The code for this project is fairly straight forward.  You can download the code in Arduino format, or glance over the code by looking at the word document here

Once the controller seemed to be working pretty well, I went about trying to calibrate it.  First I tried to get a sense of what my thermocouple was reading relative to the built in thermocouple on the furnace, and relative to another K type thermcouple hooked up to a multimeter.  
As you can see, the Arduino thermocouple consistently reads higher than either the multimeter thermocouple or the built in furnace thermocouple.  In fact, the spread in temperatures is quite big... almost a 50oC difference between the Arduino and the built-in thermocouple, and almost a 90oC difference between the Arduino and the multimeter K-type thermocouple.  I really don't know why these differences are so big... I tried to place the tips of all the thermocouples in the same region of the furnace.  At this point I realized that precision temperature control was going to be very difficult to do and would require using pyrometric cones of some type.  The data from the calibration run can be downloaded here.

Finally, I ran two runs with the furnace as a proof of concept to show the at controller would work if I calibrated it extensively.  The first run at left was with a setpoint of 500oC.  The furnace display shows the "actual" temperature to be 450oC.  The excel file for this run can be downloaded.

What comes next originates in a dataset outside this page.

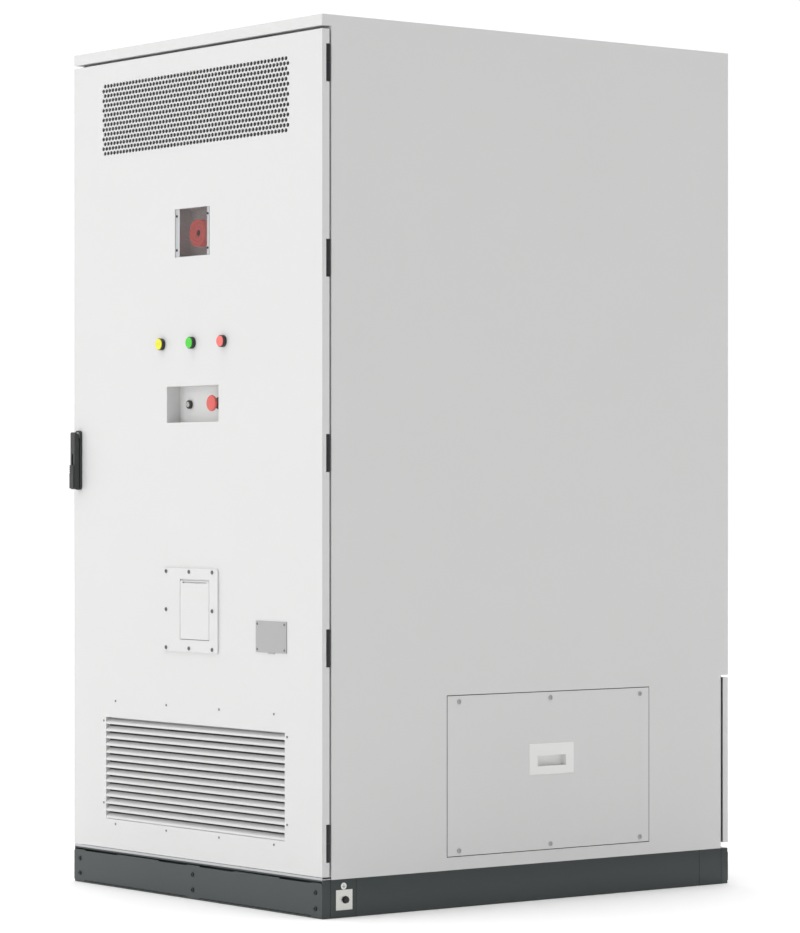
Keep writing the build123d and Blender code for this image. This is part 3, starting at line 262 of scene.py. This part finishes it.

The final run, shown below, was for a run which would ramp up to 300oC, hold for one hour, ramp up to 500oC, hold for another hour, then ramp up to 700oC, and hold for an hour and a half.  The setpoints used in the code were actually 340, 560, and 760, which, based off the calibration curve above, should correspond to readings from the built-in furnace thermcouple of 300oC, 500oC, and 700oC.  The graph below shows the Arduino readings, and the built-in readings were very close to 500 and 700 (I didn't check the built in thermocouple during the first hour).  The excel file for this run can be downloaded.